◆ Short problem ◆
Copy every entry exactly.

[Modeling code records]
-- BEGIN --

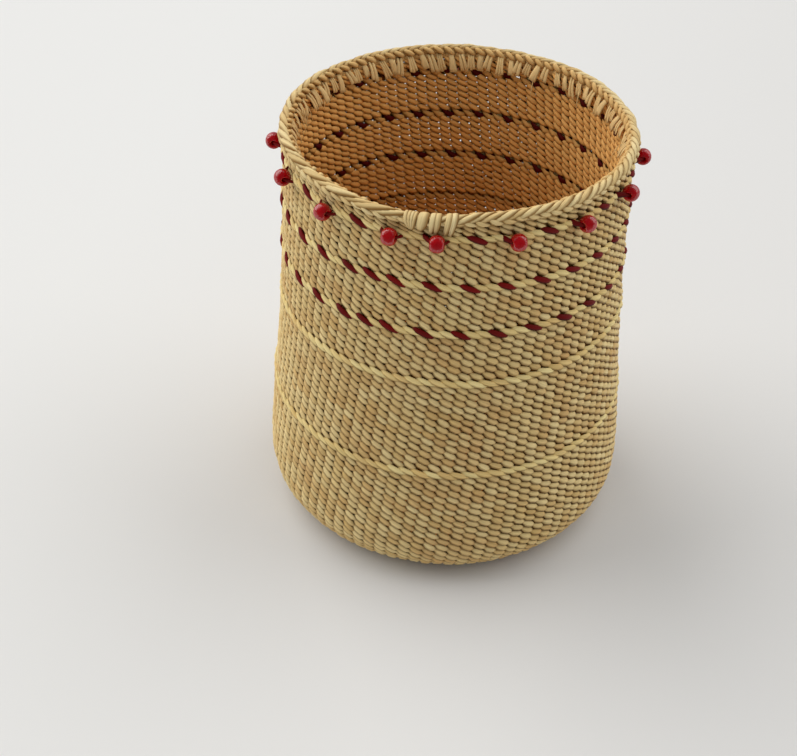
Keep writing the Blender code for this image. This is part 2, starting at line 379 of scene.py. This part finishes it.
def straw_finish(name, pale, deep, stain_and_end_shade, painted_shade, inside, roughness=0.55, gloss=0.12):
    """Split straw: a fibre grain along the strand, each strand a little off its neighbour."""
    material = bpy.data.materials.new(name)
    material.use_nodes = True
    shader = material.node_tree.nodes["Principled BSDF"]
    loom = Loom(material.node_tree)
    tone, hue, inner = [
        loom.node("ShaderNodeAttribute", {"attribute_name": attribute}, {}, "Fac")
        for attribute in ("tone", "hue", "inner")
    ]
    lay_map = loom.node("ShaderNodeUVMap", {"uv_map": "Lay"})
    lay_xy = loom.node("ShaderNodeSeparateXYZ", {}, {0: lay_map})
    along, around = lay_xy.out("X"), lay_xy.out("Y")
    place = loom.node("ShaderNodeTexCoord").out("Object")
    grain_place = loom.node("ShaderNodeCombineXYZ", {}, {
        "X": along * 1.6 + tone * 31, "Y": around * 18, "Z": hue * 17 + tone * 9,
    })
    grain = loom.node("ShaderNodeTexNoise", {}, {
        "Vector": grain_place, "Scale": 1.0, "Detail": 3.0, "Roughness": 0.6,
    })
    drift = loom.node("ShaderNodeTexNoise", {}, {"Vector": place, "Scale": 90.0, "Detail": 2.0})
    colour = loom.mix(tone * 0.55 + hue * 0.25 + 0.1, pale, deep)
    # The stain colour comes in at random as real staining, and also more towards the far end of
    # each stroke as painted shade, where it dives behind a warp.
    colour = loom.mix((drift - 0.5) * 1.2 + (tone - 0.5) * 0.5 + along * 0.4 - 0.1, colour, stain_and_end_shade)
    # Painted bounce light and shade: the side of a strand that faces into the basket is mixed
    # towards the warmer, more orange inside colour.
    colour = loom.mix(inner * 0.85, colour, inside)
    # Painted shade: the lower edge of each stroke and both its ends, where it dives behind a warp,
    # are mixed towards the shade colour, a little less on the inside.
    low_edge = ((around * math.tau).calc("COSINE") * 1.2).within(0, 1)
    far_end = (along * 2 - 1).within(0, 1) ** 3.0
    near_end = (1 - along * 2).within(0, 1) ** 4.0
    painted_shade_share = (low_edge * 0.9 + far_end * 0.75 + near_end * 0.4).within(0, 1) * (1 - inner * 0.25)
    colour = loom.mix(painted_shade_share, colour, painted_shade)
    shade = (grain - 0.5) * 0.8 + 1.0
    grey = loom.node("ShaderNodeCombineXYZ", {}, {"X": shade, "Y": shade, "Z": shade})
    colour = loom.mix(1.0, colour, grey, "MULTIPLY")
    bump = loom.node("ShaderNodeBump", {}, {"Strength": 0.4, "Distance": 0.00012, "Height": grain})
    material.node_tree.links.new(colour.socket, shader.inputs["Base Color"])
    material.node_tree.links.new(bump.socket, shader.inputs["Normal"])
    rough = (grain - 0.5) * 0.25 + roughness
    material.node_tree.links.new(rough.socket, shader.inputs["Roughness"])
    shader.inputs["Specular IOR Level"].default_value = gloss
    return material


# The warps' darker brown is partly their own colour and partly painted shade: they show only in the
# gaps between stitches, where it stands in for the shade there.
warp_and_gap_shade_finish = straw_finish(
    "warp_shoot_and_gap_shade", dye(150, 102, 34), dye(118, 74, 18), dye(108, 66, 16), dye(60, 34, 6),
    dye(150, 92, 36), 0.7,
)


def rod(name, low, high, half_width, steps):
    heights = [low + (high - low) * i / steps for i in range(steps + 1)]
    centres = [(0, 0, h) for h in heights]
    return swept(name, centres, [half_width] * (steps + 1), [0.34 * MM] * (steps + 1), sides=6)


RIM_TOP = up_the_wall(78.2 * MM)
lay(
    "upright_warps", "straw",
    ["heel_twining", "lower_wall", "middle_wall", "upper_wall", "lower_red_field",
     "upper_red_field", "neck_twining"],
    rod("warp", 19 * MM, RIM_TOP, 0.52 * MM, 60), warp_and_gap_shade_finish, per_row=WARPS,
)

# The base: the first warps are plaited across each other in the middle, and plain
# two-strand twining runs round and round them out to the heel. More warps are let in
# on the way: 23 reach the middle, then 47, then all of them.

START_WARPS = 23
INNER_WARPS = 47
lay(
    "base_warps", "straw", ["base_twining"],
    rod("base_warp", 8.5 * MM, 20 * MM, 0.9 * MM, 8), warp_and_gap_shade_finish,
    per_row=INNER_WARPS, step_along=PITCH * WARPS / INNER_WARPS, waver=0.0,
)
lay(
    "start_warps", "straw", ["base_start"],
    rod("start_warp", 2.4 * MM, 9.5 * MM, 1.6 * MM, 6), warp_and_gap_shade_finish,
    per_row=START_WARPS, step_along=PITCH * WARPS / START_WARPS, waver=0.0,
)


straw = straw_finish(
    "split_straw", dye(240, 216, 158), dye(214, 178, 110), dye(208, 162, 106), dye(92, 52, 6),
    dye(250, 188, 106),
)


def gathered(name, strands):
    """Several strands made one mesh."""
    bundle = bmesh.new()
    for strand in strands:
        bundle.from_mesh(strand.data)
        bpy.data.objects.remove(strand)
    mesh = bpy.data.meshes.new(name)
    bundle.to_mesh(mesh)
    bundle.free()
    return mesh


PLAIT_PITCH = 1.1 * MM
plait = []
for number in range(-2, 3):
    for crosswise in (False, True):
        line = []
        for step in range(-6, 7):
            run = step * PLAIT_PITCH / 2
            lift = 0.24 * MM * math.cos(math.pi * (run / PLAIT_PITCH + number + crosswise))
            side = number * PLAIT_PITCH
            line.append((side, run, WALL / 2 + lift) if crosswise else (run, side, WALL / 2 + lift))
        count = len(line)
        widths = [0.47 * MM] * count
        depths = [0.2 * MM] * count
        plait.append(swept("plaited_strip", line, widths, depths, facing=(0, 0, -1)))
plait_mesh = gathered("plaited_start", plait)
plait_mesh.materials.append(straw)
settle("plaited_start", plait_mesh, ["base_start"])


STITCH_END = 0.64
STITCH_PLACES = (-STITCH_END, -0.5, -0.24, 0.2, 0.47, STITCH_END)
STITCH_ROUNDNESS = 2.1
END_WIDTH = 0.17 * MM
END_DEPTH = 0.2 * MM


def half_stitch(name, width, reach, climb, tall, deep):
    """Half a turn of a weft strand: a slanted grain over one warp, falling to the right."""
    bow = [1 - abs(u / STITCH_END) ** STITCH_ROUNDNESS for u in STITCH_PLACES]
    centres = [
        (u * width, -reach * b ** 0.7, -climb * u / 0.5) for u, b in zip(STITCH_PLACES, bow)
    ]
    widths = [END_WIDTH + (tall - END_WIDTH) * b for b in bow]
    depths = [END_DEPTH + (deep - END_DEPTH) * b for b in bow]
    return swept(name, centres, widths, depths)


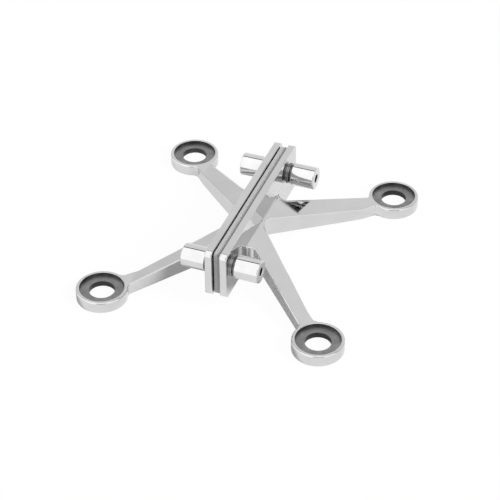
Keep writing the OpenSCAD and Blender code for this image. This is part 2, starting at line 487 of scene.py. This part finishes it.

-- END --

◆ Written solution ◆
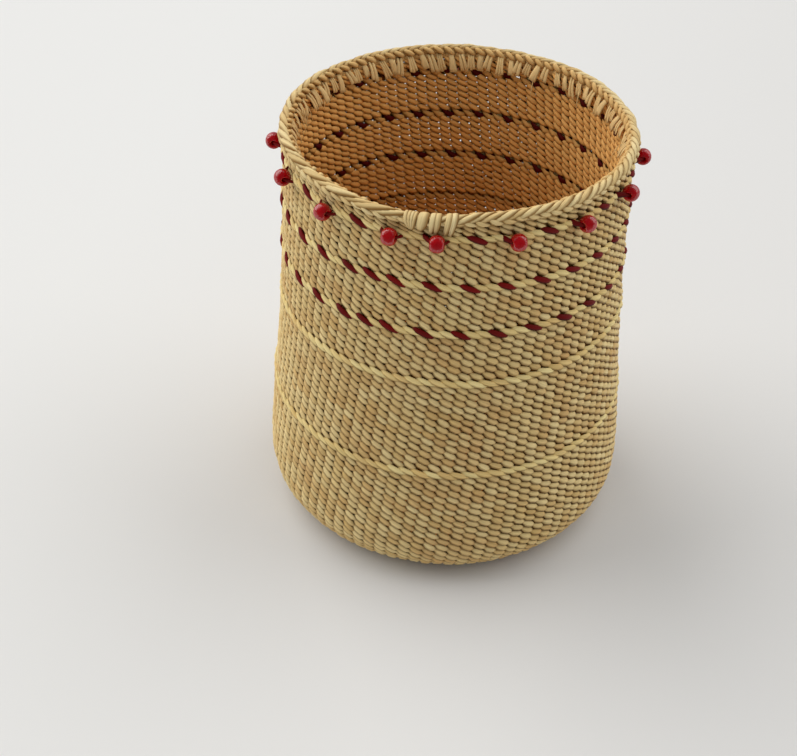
Keep writing the Blender code for this image. This is part 2, starting at line 379 of scene.py. This part finishes it.
def straw_finish(name, pale, deep, stain_and_end_shade, painted_shade, inside, roughness=0.55, gloss=0.12):
    """Split straw: a fibre grain along the strand, each strand a little off its neighbour."""
    material = bpy.data.materials.new(name)
    material.use_nodes = True
    shader = material.node_tree.nodes["Principled BSDF"]
    loom = Loom(material.node_tree)
    tone, hue, inner = [
        loom.node("ShaderNodeAttribute", {"attribute_name": attribute}, {}, "Fac")
        for attribute in ("tone", "hue", "inner")
    ]
    lay_map = loom.node("ShaderNodeUVMap", {"uv_map": "Lay"})
    lay_xy = loom.node("ShaderNodeSeparateXYZ", {}, {0: lay_map})
    along, around = lay_xy.out("X"), lay_xy.out("Y")
    place = loom.node("ShaderNodeTexCoord").out("Object")
    grain_place = loom.node("ShaderNodeCombineXYZ", {}, {
        "X": along * 1.6 + tone * 31, "Y": around * 18, "Z": hue * 17 + tone * 9,
    })
    grain = loom.node("ShaderNodeTexNoise", {}, {
        "Vector": grain_place, "Scale": 1.0, "Detail": 3.0, "Roughness": 0.6,
    })
    drift = loom.node("ShaderNodeTexNoise", {}, {"Vector": place, "Scale": 90.0, "Detail": 2.0})
    colour = loom.mix(tone * 0.55 + hue * 0.25 + 0.1, pale, deep)
    # The stain colour comes in at random as real staining, and also more towards the far end of
    # each stroke as painted shade, where it dives behind a warp.
    colour = loom.mix((drift - 0.5) * 1.2 + (tone - 0.5) * 0.5 + along * 0.4 - 0.1, colour, stain_and_end_shade)
    # Painted bounce light and shade: the side of a strand that faces into the basket is mixed
    # towards the warmer, more orange inside colour.
    colour = loom.mix(inner * 0.85, colour, inside)
    # Painted shade: the lower edge of each stroke and both its ends, where it dives behind a warp,
    # are mixed towards the shade colour, a little less on the inside.
    low_edge = ((around * math.tau).calc("COSINE") * 1.2).within(0, 1)
    far_end = (along * 2 - 1).within(0, 1) ** 3.0
    near_end = (1 - along * 2).within(0, 1) ** 4.0
    painted_shade_share = (low_edge * 0.9 + far_end * 0.75 + near_end * 0.4).within(0, 1) * (1 - inner * 0.25)
    colour = loom.mix(painted_shade_share, colour, painted_shade)
    shade = (grain - 0.5) * 0.8 + 1.0
    grey = loom.node("ShaderNodeCombineXYZ", {}, {"X": shade, "Y": shade, "Z": shade})
    colour = loom.mix(1.0, colour, grey, "MULTIPLY")
    bump = loom.node("ShaderNodeBump", {}, {"Strength": 0.4, "Distance": 0.00012, "Height": grain})
    material.node_tree.links.new(colour.socket, shader.inputs["Base Color"])
    material.node_tree.links.new(bump.socket, shader.inputs["Normal"])
    rough = (grain - 0.5) * 0.25 + roughness
    material.node_tree.links.new(rough.socket, shader.inputs["Roughness"])
    shader.inputs["Specular IOR Level"].default_value = gloss
    return material


# The warps' darker brown is partly their own colour and partly painted shade: they show only in the
# gaps between stitches, where it stands in for the shade there.
warp_and_gap_shade_finish = straw_finish(
    "warp_shoot_and_gap_shade", dye(150, 102, 34), dye(118, 74, 18), dye(108, 66, 16), dye(60, 34, 6),
    dye(150, 92, 36), 0.7,
)


def rod(name, low, high, half_width, steps):
    heights = [low + (high - low) * i / steps for i in range(steps + 1)]
    centres = [(0, 0, h) for h in heights]
    return swept(name, centres, [half_width] * (steps + 1), [0.34 * MM] * (steps + 1), sides=6)


RIM_TOP = up_the_wall(78.2 * MM)
lay(
    "upright_warps", "straw",
    ["heel_twining", "lower_wall", "middle_wall", "upper_wall", "lower_red_field",
     "upper_red_field", "neck_twining"],
    rod("warp", 19 * MM, RIM_TOP, 0.52 * MM, 60), warp_and_gap_shade_finish, per_row=WARPS,
)

# The base: the first warps are plaited across each other in the middle, and plain
# two-strand twining runs round and round them out to the heel. More warps are let in
# on the way: 23 reach the middle, then 47, then all of them.

START_WARPS = 23
INNER_WARPS = 47
lay(
    "base_warps", "straw", ["base_twining"],
    rod("base_warp", 8.5 * MM, 20 * MM, 0.9 * MM, 8), warp_and_gap_shade_finish,
    per_row=INNER_WARPS, step_along=PITCH * WARPS / INNER_WARPS, waver=0.0,
)
lay(
    "start_warps", "straw", ["base_start"],
    rod("start_warp", 2.4 * MM, 9.5 * MM, 1.6 * MM, 6), warp_and_gap_shade_finish,
    per_row=START_WARPS, step_along=PITCH * WARPS / START_WARPS, waver=0.0,
)


straw = straw_finish(
    "split_straw", dye(240, 216, 158), dye(214, 178, 110), dye(208, 162, 106), dye(92, 52, 6),
    dye(250, 188, 106),
)


def gathered(name, strands):
    """Several strands made one mesh."""
    bundle = bmesh.new()
    for strand in strands:
        bundle.from_mesh(strand.data)
        bpy.data.objects.remove(strand)
    mesh = bpy.data.meshes.new(name)
    bundle.to_mesh(mesh)
    bundle.free()
    return mesh


PLAIT_PITCH = 1.1 * MM
plait = []
for number in range(-2, 3):
    for crosswise in (False, True):
        line = []
        for step in range(-6, 7):
            run = step * PLAIT_PITCH / 2
            lift = 0.24 * MM * math.cos(math.pi * (run / PLAIT_PITCH + number + crosswise))
            side = number * PLAIT_PITCH
            line.append((side, run, WALL / 2 + lift) if crosswise else (run, side, WALL / 2 + lift))
        count = len(line)
        widths = [0.47 * MM] * count
        depths = [0.2 * MM] * count
        plait.append(swept("plaited_strip", line, widths, depths, facing=(0, 0, -1)))
plait_mesh = gathered("plaited_start", plait)
plait_mesh.materials.append(straw)
settle("plaited_start", plait_mesh, ["base_start"])


STITCH_END = 0.64
STITCH_PLACES = (-STITCH_END, -0.5, -0.24, 0.2, 0.47, STITCH_END)
STITCH_ROUNDNESS = 2.1
END_WIDTH = 0.17 * MM
END_DEPTH = 0.2 * MM


def half_stitch(name, width, reach, climb, tall, deep):
    """Half a turn of a weft strand: a slanted grain over one warp, falling to the right."""
    bow = [1 - abs(u / STITCH_END) ** STITCH_ROUNDNESS for u in STITCH_PLACES]
    centres = [
        (u * width, -reach * b ** 0.7, -climb * u / 0.5) for u, b in zip(STITCH_PLACES, bow)
    ]
    widths = [END_WIDTH + (tall - END_WIDTH) * b for b in bow]
    depths = [END_DEPTH + (deep - END_DEPTH) * b for b in bow]
    return swept(name, centres, widths, depths)


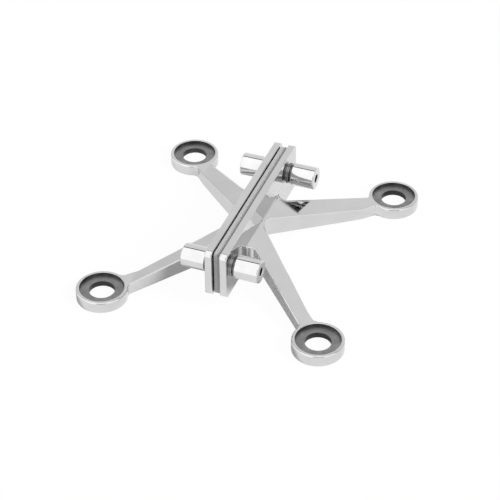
Keep writing the OpenSCAD and Blender code for this image. This is part 2, starting at line 487 of scene.py. This part finishes it.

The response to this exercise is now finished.